# Lambo Cover



## kevlar_vw (Jan 5, 2005)

I've had people ask me if one of the Lamborghini V10 valve covers will bolt on to our 2.5l's...since it's "basiclly" the V10 cut in half...anyone know? It would be an interesting mod!


----------



## zakattak (Apr 28, 2007)

*Re: Lambo Cover (ABAinA1)*

let me know. if you find a whole motor we could split it


----------



## stangg172006 (Jul 21, 2006)

*Re: Lambo Cover (ABAinA1)*


_Quote, originally posted by *ABAinA1* »_I've had people ask me if one of the Lamborghini V10 valve covers will bolt on to our 2.5l's...since it's "basiclly" the V10 cut in half...anyone know? It would be an interesting mod!

thats a gross overstatement...


----------



## kevlar_vw (Jan 5, 2005)

*Re: Lambo Cover (stangg172006)*

well odviously de-tuned...


----------



## Litneon (Jan 7, 2008)

*Re: Lambo Cover (ABAinA1)*

Man, that's a huge favor, but give me some time. I'll pull the valve covers off my wife's lambo...
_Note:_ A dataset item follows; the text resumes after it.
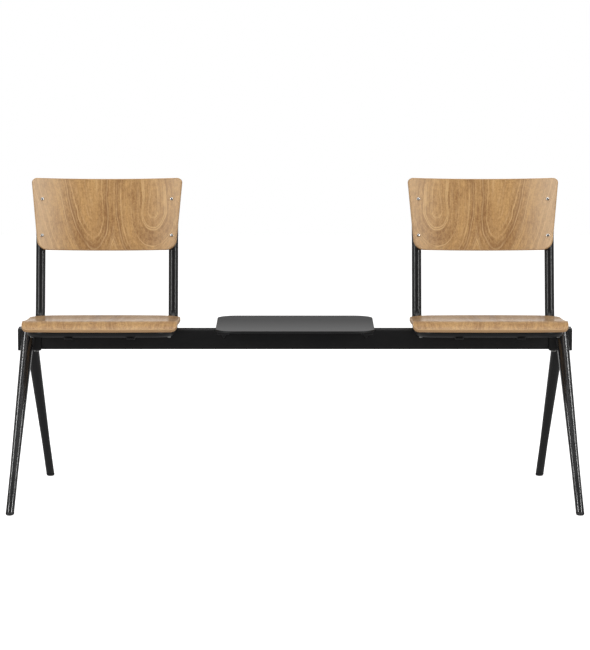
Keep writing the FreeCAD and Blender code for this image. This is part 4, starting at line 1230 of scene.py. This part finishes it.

_Modified by Litneon at 8:51 AM 8-19-2008_


----------



## turbomonkeyexpress (Nov 26, 2004)

a great man once said "I'd rather torch my nipples off than pay dealership price for Lamborghini parts"


----------



## DasBlackHare (Jul 24, 2007)

*Re: Lambo Cover (ABAinA1)*

I would love to do this mod ! but the price for lambo parts phffff ots gonna hit home hard


----------



## zach_mkv_rabbit (Jun 29, 2008)

*Re: Lambo Cover (DasBlackHare)*

Is the lambo you guys are talking about a 5.0 Liter V10?


----------



## flynavyj (Jan 26, 2007)

after looking at some photos of the V10 Lamborghini and comparing them to pictures of the volkswagen 5 cylinder, i'm left a little unsure if it would actually fit the engine. Only way I could imagine this even being tested (price would prohibit just about everyone from "doing it") would be to know someone at a dealer, and let them try on your car, or let you compare the parts in person. Has anyone ever called a dealer to see what the price of the cover would be in the first place?


----------



## sl33pyb (Jan 15, 2007)

lol a lambo valve cover.....i bet it would be alot


----------



## kevlar_vw (Jan 5, 2005)

*Re: (sl33pyb)*

I was thinking the first step would be taking a VW valve cover gasket to a lambo dealer and matching them up...


----------



## Audi4u (Jun 29, 2002)

*Re: (ABAinA1)*


_Quote, originally posted by *ABAinA1* »_I was thinking the first step would be taking a VW valve cover gasket to a lambo dealer and matching them up...

I hope you got a lambo vin#


----------



## stangg172006 (Jul 21, 2006)

you do know that the lambo is in a V layout and ours are inline right? And just to clarify, your talking about the valve covers not the head right? The part that says lambo on it?


----------



## kevlar_vw (Jan 5, 2005)

*Re: (stangg172006)*

yea...just the cover


----------



## dumbassmozart (Apr 19, 2007)

*Re: (turbomonkeyexpress)*


_Quote, originally posted by *turbomonkeyexpress* »_a great man once said "I'd rather torch my nipples off than pay dealership price for Lamborghini parts" 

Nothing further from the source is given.